• [EXERCISE TASK] Your answer must consist solely of the number of lines that contain the word "this".

● ● ● ● ●

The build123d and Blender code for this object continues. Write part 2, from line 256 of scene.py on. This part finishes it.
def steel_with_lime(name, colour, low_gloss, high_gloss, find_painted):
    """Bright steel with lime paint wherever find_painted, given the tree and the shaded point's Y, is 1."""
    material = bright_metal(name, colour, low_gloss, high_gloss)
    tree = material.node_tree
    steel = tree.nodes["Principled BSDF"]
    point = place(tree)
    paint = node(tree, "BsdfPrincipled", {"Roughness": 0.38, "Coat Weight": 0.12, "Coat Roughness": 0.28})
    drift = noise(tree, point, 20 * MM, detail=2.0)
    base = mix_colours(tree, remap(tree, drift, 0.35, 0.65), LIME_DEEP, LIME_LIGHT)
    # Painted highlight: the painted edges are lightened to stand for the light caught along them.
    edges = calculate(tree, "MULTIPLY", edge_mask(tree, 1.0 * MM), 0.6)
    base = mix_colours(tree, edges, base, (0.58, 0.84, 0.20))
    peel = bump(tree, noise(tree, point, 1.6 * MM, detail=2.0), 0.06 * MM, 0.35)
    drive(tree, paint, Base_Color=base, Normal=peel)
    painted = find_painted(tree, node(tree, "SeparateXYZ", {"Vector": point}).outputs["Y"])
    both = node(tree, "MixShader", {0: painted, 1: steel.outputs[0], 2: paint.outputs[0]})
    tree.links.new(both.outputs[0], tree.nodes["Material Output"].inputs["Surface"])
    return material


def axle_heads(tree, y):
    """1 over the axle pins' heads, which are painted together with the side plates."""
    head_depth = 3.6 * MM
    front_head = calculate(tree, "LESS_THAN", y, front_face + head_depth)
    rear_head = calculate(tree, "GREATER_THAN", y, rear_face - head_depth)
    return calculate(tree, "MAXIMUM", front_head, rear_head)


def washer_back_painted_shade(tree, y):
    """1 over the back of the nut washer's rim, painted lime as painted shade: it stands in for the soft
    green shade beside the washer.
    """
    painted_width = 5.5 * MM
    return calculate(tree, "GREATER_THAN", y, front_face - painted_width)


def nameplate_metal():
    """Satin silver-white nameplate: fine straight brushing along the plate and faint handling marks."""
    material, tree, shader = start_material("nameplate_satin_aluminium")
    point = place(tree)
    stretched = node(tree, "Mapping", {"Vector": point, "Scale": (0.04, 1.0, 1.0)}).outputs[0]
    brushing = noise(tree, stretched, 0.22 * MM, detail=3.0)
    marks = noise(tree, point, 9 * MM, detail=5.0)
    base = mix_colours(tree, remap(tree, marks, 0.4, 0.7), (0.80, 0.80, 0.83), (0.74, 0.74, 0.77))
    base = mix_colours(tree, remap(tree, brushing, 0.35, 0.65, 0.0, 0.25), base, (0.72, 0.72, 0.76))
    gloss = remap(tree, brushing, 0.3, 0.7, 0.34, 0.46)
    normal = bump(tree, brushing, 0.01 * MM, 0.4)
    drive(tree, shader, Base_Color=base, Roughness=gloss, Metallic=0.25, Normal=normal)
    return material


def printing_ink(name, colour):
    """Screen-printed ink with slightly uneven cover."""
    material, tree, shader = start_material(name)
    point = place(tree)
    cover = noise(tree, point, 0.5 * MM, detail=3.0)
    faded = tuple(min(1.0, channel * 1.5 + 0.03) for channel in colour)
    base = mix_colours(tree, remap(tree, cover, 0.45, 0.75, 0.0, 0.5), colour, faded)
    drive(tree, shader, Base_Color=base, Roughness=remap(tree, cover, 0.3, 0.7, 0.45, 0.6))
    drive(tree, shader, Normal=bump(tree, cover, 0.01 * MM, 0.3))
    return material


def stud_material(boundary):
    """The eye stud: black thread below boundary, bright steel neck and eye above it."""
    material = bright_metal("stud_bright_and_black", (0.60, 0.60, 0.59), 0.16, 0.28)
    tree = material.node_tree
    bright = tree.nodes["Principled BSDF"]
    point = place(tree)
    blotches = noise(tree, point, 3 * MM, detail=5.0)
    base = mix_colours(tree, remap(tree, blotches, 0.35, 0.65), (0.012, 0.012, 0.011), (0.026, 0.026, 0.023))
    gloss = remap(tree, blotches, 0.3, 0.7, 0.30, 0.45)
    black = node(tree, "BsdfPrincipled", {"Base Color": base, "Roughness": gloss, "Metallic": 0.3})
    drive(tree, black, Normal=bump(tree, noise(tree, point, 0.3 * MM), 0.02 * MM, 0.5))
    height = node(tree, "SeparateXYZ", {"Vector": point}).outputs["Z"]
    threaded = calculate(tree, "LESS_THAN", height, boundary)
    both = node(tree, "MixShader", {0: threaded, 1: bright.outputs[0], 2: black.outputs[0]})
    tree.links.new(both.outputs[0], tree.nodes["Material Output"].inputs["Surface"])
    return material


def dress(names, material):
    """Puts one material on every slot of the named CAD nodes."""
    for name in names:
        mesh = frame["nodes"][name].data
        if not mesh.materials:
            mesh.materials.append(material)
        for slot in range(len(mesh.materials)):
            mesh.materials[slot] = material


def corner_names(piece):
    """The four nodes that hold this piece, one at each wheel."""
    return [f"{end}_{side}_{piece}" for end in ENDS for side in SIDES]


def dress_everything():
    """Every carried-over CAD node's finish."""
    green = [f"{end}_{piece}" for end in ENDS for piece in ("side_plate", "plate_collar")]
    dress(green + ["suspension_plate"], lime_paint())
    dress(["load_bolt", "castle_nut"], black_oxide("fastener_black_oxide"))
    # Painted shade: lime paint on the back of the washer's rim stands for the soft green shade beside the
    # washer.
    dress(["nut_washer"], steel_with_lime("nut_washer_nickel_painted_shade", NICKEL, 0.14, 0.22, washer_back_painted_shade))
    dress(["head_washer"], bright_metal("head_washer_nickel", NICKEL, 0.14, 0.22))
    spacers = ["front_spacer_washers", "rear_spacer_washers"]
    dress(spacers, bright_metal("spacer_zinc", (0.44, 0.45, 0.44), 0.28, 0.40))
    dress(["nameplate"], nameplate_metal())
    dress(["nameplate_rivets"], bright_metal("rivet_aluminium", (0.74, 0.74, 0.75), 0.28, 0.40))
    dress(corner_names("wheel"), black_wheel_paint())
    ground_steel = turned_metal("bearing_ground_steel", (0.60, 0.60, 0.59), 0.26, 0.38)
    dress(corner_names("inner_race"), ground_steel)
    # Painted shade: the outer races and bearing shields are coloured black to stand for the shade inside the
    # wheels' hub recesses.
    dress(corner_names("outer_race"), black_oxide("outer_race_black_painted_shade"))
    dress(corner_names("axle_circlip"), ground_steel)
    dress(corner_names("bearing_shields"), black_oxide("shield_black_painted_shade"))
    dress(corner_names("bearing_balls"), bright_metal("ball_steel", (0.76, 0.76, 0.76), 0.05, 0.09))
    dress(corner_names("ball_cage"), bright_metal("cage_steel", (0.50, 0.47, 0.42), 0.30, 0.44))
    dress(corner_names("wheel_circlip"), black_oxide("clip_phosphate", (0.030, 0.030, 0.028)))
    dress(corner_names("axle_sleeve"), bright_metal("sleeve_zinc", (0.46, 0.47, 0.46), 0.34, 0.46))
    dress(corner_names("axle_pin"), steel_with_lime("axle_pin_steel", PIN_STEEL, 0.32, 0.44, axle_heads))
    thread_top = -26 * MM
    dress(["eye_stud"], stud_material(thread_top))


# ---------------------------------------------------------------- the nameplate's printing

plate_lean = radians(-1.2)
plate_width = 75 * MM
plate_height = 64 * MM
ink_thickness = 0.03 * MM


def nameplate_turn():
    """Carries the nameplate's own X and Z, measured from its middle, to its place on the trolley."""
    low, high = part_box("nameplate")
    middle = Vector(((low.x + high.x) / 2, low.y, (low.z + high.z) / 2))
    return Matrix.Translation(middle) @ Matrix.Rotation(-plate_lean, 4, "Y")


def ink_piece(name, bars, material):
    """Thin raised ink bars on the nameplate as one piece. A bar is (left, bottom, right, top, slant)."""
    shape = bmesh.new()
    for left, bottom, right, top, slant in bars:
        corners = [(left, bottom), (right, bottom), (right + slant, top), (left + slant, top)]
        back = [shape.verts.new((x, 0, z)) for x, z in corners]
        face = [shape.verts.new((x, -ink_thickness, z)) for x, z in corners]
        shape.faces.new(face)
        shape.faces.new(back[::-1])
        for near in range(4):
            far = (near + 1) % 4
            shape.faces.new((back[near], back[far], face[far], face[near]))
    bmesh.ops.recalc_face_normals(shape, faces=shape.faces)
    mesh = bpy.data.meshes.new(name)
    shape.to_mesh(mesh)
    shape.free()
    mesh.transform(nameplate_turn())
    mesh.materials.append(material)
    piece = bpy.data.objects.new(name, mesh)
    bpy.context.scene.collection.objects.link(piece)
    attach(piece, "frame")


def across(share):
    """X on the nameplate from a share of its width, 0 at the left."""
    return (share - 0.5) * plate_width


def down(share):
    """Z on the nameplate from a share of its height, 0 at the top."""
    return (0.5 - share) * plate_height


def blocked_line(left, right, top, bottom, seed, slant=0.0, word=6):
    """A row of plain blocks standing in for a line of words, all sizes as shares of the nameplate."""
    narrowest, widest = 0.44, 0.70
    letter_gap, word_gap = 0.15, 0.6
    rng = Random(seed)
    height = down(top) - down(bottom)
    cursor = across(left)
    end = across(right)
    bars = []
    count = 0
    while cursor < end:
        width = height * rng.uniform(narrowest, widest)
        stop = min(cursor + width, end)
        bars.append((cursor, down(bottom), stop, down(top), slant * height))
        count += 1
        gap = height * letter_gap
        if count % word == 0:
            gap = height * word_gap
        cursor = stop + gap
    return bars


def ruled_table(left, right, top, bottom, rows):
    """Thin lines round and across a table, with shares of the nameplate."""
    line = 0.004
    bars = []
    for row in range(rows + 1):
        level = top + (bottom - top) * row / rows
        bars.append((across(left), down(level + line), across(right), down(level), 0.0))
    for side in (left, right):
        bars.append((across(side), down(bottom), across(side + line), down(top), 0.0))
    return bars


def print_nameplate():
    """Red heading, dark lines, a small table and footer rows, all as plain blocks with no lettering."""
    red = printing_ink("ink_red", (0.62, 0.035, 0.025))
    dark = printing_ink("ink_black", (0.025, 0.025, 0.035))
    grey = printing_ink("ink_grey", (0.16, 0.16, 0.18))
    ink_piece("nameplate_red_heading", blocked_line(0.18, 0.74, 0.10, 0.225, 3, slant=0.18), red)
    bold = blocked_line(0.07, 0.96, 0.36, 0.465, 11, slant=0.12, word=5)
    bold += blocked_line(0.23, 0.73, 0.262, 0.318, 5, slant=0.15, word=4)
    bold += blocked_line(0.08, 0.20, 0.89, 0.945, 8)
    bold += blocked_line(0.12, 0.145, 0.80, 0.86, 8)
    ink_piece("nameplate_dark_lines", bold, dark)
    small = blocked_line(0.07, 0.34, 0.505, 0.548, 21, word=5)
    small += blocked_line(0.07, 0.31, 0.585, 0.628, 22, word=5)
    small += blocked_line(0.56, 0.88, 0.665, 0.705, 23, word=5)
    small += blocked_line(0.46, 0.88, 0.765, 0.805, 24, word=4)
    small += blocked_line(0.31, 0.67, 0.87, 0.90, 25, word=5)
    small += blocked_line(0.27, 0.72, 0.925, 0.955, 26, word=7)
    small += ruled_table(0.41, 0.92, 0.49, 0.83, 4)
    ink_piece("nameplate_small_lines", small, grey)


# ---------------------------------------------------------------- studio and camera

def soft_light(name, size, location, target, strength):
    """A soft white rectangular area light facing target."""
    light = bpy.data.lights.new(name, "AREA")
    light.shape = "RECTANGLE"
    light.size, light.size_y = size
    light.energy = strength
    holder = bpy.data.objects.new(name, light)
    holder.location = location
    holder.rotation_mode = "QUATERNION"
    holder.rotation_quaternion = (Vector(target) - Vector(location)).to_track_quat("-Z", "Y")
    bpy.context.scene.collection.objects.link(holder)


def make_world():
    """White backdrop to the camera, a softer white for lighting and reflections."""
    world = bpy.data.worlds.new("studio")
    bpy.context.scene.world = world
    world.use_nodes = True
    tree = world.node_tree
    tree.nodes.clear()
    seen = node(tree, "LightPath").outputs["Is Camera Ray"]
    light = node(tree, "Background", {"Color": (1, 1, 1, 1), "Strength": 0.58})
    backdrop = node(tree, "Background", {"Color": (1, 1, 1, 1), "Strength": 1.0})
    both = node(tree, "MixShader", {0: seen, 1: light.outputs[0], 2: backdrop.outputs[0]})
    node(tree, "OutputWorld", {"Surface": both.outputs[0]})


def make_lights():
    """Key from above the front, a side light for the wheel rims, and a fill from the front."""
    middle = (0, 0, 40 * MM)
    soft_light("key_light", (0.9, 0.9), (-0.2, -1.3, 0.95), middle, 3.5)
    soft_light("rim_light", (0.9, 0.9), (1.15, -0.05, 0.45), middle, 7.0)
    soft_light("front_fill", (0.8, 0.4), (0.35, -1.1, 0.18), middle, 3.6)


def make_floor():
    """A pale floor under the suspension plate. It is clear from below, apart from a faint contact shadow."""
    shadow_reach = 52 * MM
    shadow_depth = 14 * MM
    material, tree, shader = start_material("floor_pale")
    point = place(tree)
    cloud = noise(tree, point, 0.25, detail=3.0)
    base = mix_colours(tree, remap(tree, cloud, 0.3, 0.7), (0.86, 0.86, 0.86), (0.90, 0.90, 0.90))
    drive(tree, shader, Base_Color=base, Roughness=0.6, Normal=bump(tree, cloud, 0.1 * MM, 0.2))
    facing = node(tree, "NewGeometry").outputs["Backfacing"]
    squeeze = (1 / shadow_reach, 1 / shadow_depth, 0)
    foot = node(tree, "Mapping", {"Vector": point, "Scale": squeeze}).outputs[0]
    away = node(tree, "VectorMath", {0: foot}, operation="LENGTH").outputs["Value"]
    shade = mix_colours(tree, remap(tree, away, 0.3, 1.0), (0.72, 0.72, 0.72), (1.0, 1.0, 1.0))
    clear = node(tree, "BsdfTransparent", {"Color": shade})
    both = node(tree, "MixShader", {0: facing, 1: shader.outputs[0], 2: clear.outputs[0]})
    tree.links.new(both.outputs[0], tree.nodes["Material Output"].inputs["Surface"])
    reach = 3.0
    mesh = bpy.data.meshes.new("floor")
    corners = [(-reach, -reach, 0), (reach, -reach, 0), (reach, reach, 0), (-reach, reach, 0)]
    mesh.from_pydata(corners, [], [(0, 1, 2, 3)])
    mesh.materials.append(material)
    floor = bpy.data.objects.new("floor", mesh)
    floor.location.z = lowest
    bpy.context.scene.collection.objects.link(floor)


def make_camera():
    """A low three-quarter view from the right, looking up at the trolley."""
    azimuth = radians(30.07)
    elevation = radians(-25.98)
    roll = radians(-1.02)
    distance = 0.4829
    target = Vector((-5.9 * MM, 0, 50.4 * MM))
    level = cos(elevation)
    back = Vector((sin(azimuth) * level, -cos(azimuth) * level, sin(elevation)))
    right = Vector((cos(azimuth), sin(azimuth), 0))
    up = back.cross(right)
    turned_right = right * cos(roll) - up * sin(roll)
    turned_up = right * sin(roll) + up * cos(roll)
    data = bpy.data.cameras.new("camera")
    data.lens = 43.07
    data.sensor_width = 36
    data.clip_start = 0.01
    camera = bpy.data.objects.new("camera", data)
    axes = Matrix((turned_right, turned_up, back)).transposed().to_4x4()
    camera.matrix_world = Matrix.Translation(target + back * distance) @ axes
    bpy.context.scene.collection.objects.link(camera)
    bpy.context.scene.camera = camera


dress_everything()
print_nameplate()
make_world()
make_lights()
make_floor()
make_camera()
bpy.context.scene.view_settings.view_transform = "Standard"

● ● ● ● ●

• [TASK ANSWER] 2